08 de outubro de 2015 | N° 18318
CARLOS GERBASE
MAS NÃO SE MATAM BARATAS?
Um grupo de estudantes de cinema da PUCRS vai fazer um filme que se passa no Brasil dos anos 1970, contando uma história que envolve repressão e tortura. Uma das boas ideias do roteiro é não mostrar qualquer imagem ou som da tortura propriamente dita, substituindo-os por uma ação simbólica: o torturador – sem fazer muito drama – esmaga uma barata que corria em cima da sua mesa.

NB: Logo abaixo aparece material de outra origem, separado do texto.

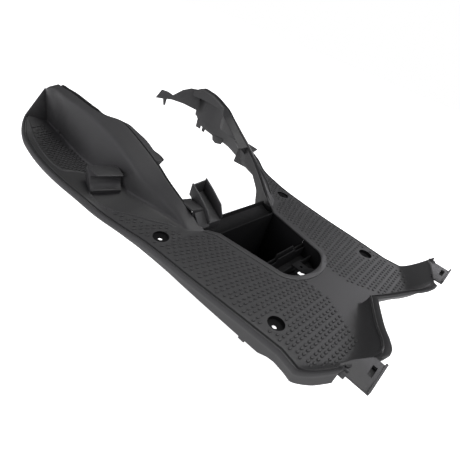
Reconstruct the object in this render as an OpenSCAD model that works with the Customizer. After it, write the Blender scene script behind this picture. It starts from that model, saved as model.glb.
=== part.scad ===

Quando o roteiro foi apresentado em aula, perguntei como eles fariam a cena, e a resposta foi: “Ué, o ator esmaga uma barata. Qual é o problema?”. Mas, desconfiando de que havia um problema, fui me informar com uma colega bióloga. Ela, que faz pesquisas com animais vivos e domina as questões éticas nessa área, garantiu que não poderíamos matar a barata para filmar sua morte. Seria um crime, ou ao menos uma contravenção. Barata é um animal, e animais não podem ser mortos em nome de um filme, ou de qualquer outro espetáculo. Não importa se é um mosquito ou um chimpanzé, que possuem níveis de consciência bem diferentes.
Ainda tentei argumentar: “Milhares de bois são mortos, todos os dias, para abastecer as churrasqueiras dos gaúchos, e meus alunos não podem matar UMA barata?”. E a resposta foi: “É diferente. Aqueles animais servem para a alimentação”. Como não posso sugerir que meus alunos comam a barata para justificar sua morte, estamos agora à procura de uma barata falsa. Entretanto, ela deve se mexer realisticamente antes de ser esmagada, o que é um problema não muito fácil de ser resolvido. Mas será. Faremos o filme sem quebrar qualquer código ético.
Em nome dos prazeres gastronômicos dos seres humanos, bezerros são mantidos, desde que nascem, em cercados minúsculos, para que recebam uma dieta especial e não possam se locomover e desenvolver seus músculos, ficando assim com a carne mais tenra. Eles só caminham alguns meses depois, por algumas dezenas de metros, rumo ao matadouro.
Não há qualquer código de ética que os defenda dessa vida, que é uma tortura do começo ao fim, porque o fim é o alegre almoço de domingo. Enquanto isso, a barata está protegida. Não me parece muito lógico. E, se há uma lógica e um preceito filosófico que a sustente, por favor, me expliquem como tudo isso funciona, porque não estou entendendo nada.